While hay fever is not strictly a catarrhal inflammation, the cure of hay fever by curing a coexisting catarrhal rhinitis or conjunctivitis seems easily possible. The surgeons taught us long ago that some cases of "hay fever" need nothing but good drainage of the nose, which they secured by freeing the nose from obstruction. Every physician sees mild cases of hay fever recover on various popular catarrh treatments. The tablets sold by homoeopathic pharmacies, containing iodide of arsenic, naphthalin and quillaya, cure many cases of hay fever and these are the same drugs that cure catarrhal rhinitis. It is easily possible that my old inheritance, rosin weed, cures hay fever by curing the coexisting catarrh; for it was a famous remedy among the eclectics for catarrhal inflammation of the nose, throat and bronchial tubes.
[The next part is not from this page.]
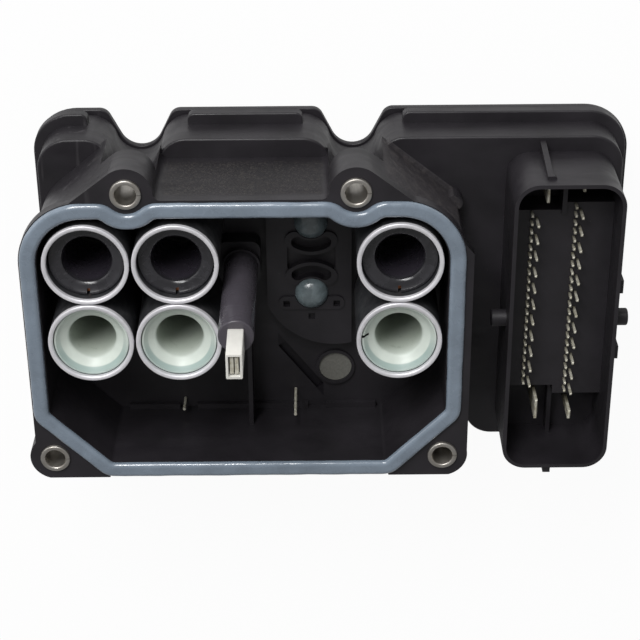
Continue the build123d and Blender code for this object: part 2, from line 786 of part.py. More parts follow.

If, then, operations or remedies that cure catarrhal rhinitis cure also some cases of hay fever, there is nothing inherently improbable in expecting the bacterial vaccines to cure some cases of hay fever, for the vaccines have made many cures of catarrhal inflammation. However, the physician using them should understand that they are not specific drugs against the pollen anaphylaxis but against a supposed catarrh or bacterial infection. He will be well advised to control the treatment by taking cultures from the nose to make sure that the bacteria are there, determine the variety present and, if possible, have an autogenous vaccine made up for treatment.

I have no personal experience with the vaccines in the treatment of hay fever, though I know their value in ordinary catarrhal conditions. As remarked in the chapter on Pollens, I have succeeded with the milder methods of rosin-weed, faradism and ichthyol. However, bacterial vaccines are much safer than pollen extracts, the technique of their use is not as complicated and they are well worthy of trial in refractory cases if bacteria are demonstrated in the eyes and nose. I might remark here that this demonstration will seldom fail; for you can get a culture of the staphylococcus from almost any nose.

=The Word Vaccine.= Used in connection with the treatment of hay fever, the word _vaccine_ is confusing, for it has been applied to two totally different kinds of medicine, the bacterial vaccines and the pollen extracts. Physicians intending to use _vaccines_ in the treatment of hay fever should make sure which they are using; for the methods and dosage of the one are quite different from those of the other. Sir Almroth Wright, to whom the whole world is indebted for his work in preventive medicine, started the trouble by calling his killed bacteria _vaccines_, having in mind the prevention of bacterial diseases as the familiar vaccine prevented small-pox. Now, _vacca_ is Latin for cow, _vaccinia_ is properly cow-pox and the virus of cow-pox that we use in vaccination against small-pox is properly called _vaccine_. With a paucity of vocabulary unexpected in an Irishman, Wright called his killed bacteria _vaccines_ because he used them to prevent disease, using the word as synonymous with _preventive_. As cow-pox vaccine is the greatest preventive we know, the word _vaccine_ might be justified when applied to the bacterial cultures or to the pollens or to any preventative of disease. But when you leave pure prevention and apply these remedies to the _cure_ of disease, the word _vaccine_ loses even this shadow of justification and the present confusion results. One American house makes a laudable attempt at a more exact terminology by calling the killed cultures of bacteria _bacterins_. Still, the word _vaccine_ for killed bacterial cultures has been advertised so deeply into the medical mind that it is firmly rooted there and not likely to be disturbed by mere considerations of etymology. As for the pollen extracts, they are yet young and impressionable. It would be better to leave off the word _vaccine_ as applied to them and call them what they are, _pollen extracts_.